I have been remiss in the matter, entirely forgetting to keep this account. But having met a foe more dire than any we have fought before, I seek now to redress the wrong.

Today was not a good day. My foolishness nearly killed me. Were it not for my friends my life would have been forfeit. Two knights and their unliving servants did assail us, and while my fellows did concentrate upon the one, I sought glory in battling the second. Only to see the fiend envigor the ambulating corpses with him with the murder of a child. Ere I could do ought to bring the fiend down the three zombies with him, showing an alacrity of movement and a skill at combat they had shown naught before, did bring me down. Were it not for Zin, our mojh, who did distract the malevolent dead, I should have died, and likely my corpse become a shambling mockery of life.

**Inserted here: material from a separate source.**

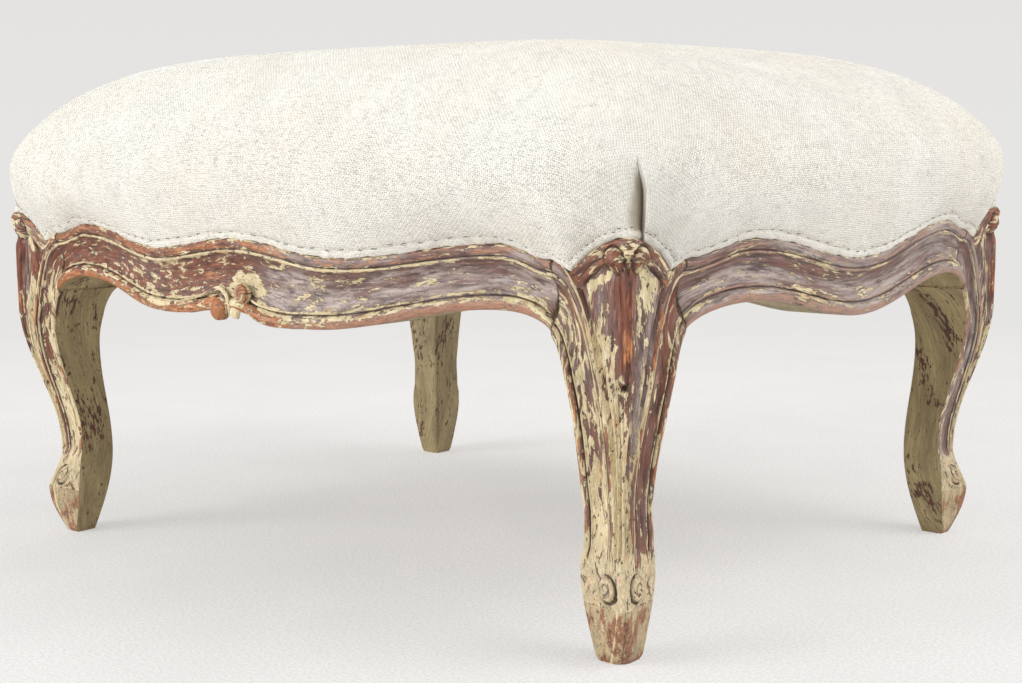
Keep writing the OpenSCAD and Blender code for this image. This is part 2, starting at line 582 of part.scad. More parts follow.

So, once more my fellow casters did work their magic, and I was once more brought back to health. Well, mostly back to health, for there is still the matter of the blood I lost to a giant weasel. Which, what with all the troubles that have been visited upon us, is yet to heal.

The way I feel right now, were a cow to come into my possession I should eat it raw and living.

And yet there is a bit of good news to relate in this account. For the first time I cast a spell for real. It is so different from practice. Knowing that it is FOR REAL gives it a frisson, a 'chill' no practice casting could ever have.

And what gave me this wondrous tingle? This thrill that shivered the spine and made the toes curl? I healed some of the wounds of a human child. An adolescent girl sore wounded by fell magics. Got a headache for my labors, but seeing her bruises and cuts clear and close more than made up for that trifling matter.

For my troubles she and her companion, a boy, get up and walk away at some speed. So it was chase after them, catch them, and bring them back. That took some doing. When I return to our lair in town (we were in a deserted town, I forgot to mention that, with a number of small children and the two adolescents) My companions had returned from their expedition to face the surviving knight with the news that we most certainly needed to return to the capitol and there rest and gain such assistance in our task as we can muster.

To top it all off, I'm growing again. I have added another four inches to my height since I left home, and weight appropriate to my new stature. Furthermore matters once a dark secret evading my understanding are now becoming clear. I gain in confidence, in self assurance. When we face the fiends again I shall be a better person than I was before.

This fell dweomer we fight shall be defeated, the plague cleansed from the land. 

That is all for today. 

Ka Racor; Warmain, Iron Witch, Hu-Charad


----------



## mythusmage (Nov 3, 2003)

bump


----------